In Weimar stauben die Teetassen
Katharina Gerickes „Lenz“ glückt in Gießen


Eingekreist von Grimm- und Büchner-Jahrestagen  - die Brüder allesamt nacheinander, Büchner erst mit seinem Todes-, jetzt mit seinem Geburtstag – bleibt den Theatern im Allgemeinen und den hessischen Theatern im Speziellen gar nichts anderes übrig, als noch mehr und noch mehr Ideen dazu zu produzieren. Am Stadttheater Gießen, durchaus im Zentrum des Geschehens, gibt es Ende Juni ein internationales Büchner-Festival, bei dem das Publikum etwa einen südafrikanischen mit einem belgischen, ukrainischen, japanischen „Woyzeck“ vergleichen kann.

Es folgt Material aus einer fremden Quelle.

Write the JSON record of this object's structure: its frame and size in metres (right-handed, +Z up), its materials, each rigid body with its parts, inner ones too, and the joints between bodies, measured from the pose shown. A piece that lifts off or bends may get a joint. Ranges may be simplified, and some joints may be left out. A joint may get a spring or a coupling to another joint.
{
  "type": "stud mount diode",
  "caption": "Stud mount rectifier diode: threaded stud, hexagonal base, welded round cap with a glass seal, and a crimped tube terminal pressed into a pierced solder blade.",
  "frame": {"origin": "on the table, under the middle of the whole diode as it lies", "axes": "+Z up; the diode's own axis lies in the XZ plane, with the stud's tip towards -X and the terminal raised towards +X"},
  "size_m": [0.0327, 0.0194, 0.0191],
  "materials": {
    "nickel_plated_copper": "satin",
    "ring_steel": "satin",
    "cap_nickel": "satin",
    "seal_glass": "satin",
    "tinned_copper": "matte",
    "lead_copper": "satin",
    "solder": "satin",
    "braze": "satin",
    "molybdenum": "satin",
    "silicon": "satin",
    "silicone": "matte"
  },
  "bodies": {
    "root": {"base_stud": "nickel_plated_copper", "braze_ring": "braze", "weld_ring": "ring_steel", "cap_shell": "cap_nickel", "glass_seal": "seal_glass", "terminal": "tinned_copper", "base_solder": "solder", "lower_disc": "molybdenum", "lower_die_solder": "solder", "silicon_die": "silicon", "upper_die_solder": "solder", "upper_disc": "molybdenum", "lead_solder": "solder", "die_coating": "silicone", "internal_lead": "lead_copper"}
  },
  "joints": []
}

Jetzt aber gab es vorneweg auf der Studiobühne TiL die Uraufführung von Katharina Gerickes kleinem Stück „Lenz. Fragmente“. So dass man natürlich an Büchners „Lenz“ denken muss, aber dann doch auf etwas Eigenes, Aufmerksames und Skurriles trifft, also im Büchnerschen Sinne, aber eine Art “Was davor geschah“: Szenen („Fragmente“) zu Jung-Lenz und Jung-Goethe als stürmende und drängende Studenten in Straßburg. Nachher Lenz auf Besuch in Weimar, wo Goethe schon ganz eingestaubt ist. Gericke und Regisseur Christian Lugerth schütten den Spott kübelweise aus. Selbst die Weimarer Teetassen stauben stark, Schlafsucht überfällt jedermann, und poliert wird nur das goldene „Von“-Schildchen um Goethes Hals. Wie gemein. Aber lustig, auch lustig gemacht, flott, entspannt und einmal im Leben nicht aus Goethes Sicht, sondern aus der Sicht eines staunenden Verlierers. Der Hofbeamte expediert den peinlichen Jugendfreund rasch wieder aus der Stadt.

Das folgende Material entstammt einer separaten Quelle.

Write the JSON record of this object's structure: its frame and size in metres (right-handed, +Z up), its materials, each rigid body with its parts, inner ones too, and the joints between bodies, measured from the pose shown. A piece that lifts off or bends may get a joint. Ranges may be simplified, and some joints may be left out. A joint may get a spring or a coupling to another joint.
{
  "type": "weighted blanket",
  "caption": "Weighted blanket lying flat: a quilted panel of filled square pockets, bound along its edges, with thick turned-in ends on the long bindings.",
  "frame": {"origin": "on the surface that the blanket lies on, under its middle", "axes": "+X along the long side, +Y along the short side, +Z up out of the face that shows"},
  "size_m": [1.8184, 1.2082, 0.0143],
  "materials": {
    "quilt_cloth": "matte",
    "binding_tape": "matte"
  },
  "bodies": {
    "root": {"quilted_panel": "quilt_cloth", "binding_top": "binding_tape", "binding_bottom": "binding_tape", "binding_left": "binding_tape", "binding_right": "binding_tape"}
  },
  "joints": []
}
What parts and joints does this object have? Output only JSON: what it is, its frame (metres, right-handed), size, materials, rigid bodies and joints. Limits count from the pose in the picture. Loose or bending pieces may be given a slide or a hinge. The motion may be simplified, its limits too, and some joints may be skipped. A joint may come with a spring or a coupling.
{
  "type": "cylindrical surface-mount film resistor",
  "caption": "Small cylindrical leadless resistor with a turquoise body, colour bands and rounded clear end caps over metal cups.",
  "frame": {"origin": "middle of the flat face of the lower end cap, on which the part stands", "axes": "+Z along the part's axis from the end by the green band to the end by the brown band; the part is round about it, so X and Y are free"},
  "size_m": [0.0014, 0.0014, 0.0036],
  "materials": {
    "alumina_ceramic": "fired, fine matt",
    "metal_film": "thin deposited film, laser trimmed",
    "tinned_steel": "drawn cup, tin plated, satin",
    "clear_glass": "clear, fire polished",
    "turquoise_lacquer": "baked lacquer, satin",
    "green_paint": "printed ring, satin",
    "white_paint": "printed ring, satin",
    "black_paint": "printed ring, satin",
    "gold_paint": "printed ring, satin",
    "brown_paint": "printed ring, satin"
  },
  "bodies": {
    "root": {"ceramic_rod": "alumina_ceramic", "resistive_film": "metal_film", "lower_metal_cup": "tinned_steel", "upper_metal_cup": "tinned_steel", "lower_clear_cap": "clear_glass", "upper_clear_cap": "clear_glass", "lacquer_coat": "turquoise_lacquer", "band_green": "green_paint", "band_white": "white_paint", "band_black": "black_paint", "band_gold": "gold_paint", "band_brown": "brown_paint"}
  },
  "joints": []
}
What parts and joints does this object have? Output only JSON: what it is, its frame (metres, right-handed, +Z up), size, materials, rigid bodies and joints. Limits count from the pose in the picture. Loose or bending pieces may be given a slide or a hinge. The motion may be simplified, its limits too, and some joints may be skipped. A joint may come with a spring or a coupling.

Auf einer groben Bretterbühne und in historischer Verkleidung (Ausstattung: Bernhard Niechotz) lässt Lugerth auf Gerickes, Lenzens und Goethes Texte die Darsteller ein bisschen wie die Puppen tanzen und toben. Das Possierliche macht sich trefflich neben der Avantgarde, die die Jungdichter schließlich einmal waren und in einer Session eindrucksvoll vorführen. Lukas Goldbach ist als Lenz ein Spielball seiner Gefühle und Einfälle, während Milan Pešl als Goethe ein schmaler kalter Fisch und Bürgerbub bleibt. Für Lenz geht es um alles, für Goethe um eine Phase, zeigt das Stück, und damit zeigt es auch Lenz‘ Tragödie, ohne einen Theaterabend mit Schulunterricht zu verwechseln.
Die Frauen, aus Lenz‘ Leben und Werk, teilen Mirjam Sommer und Petra Soltau geschmeidig unter sich auf. Außerdem fand sich ein geeigneter, nämlich verblüffender Darsteller für Lenz als Kind, Claudio Mitrovic.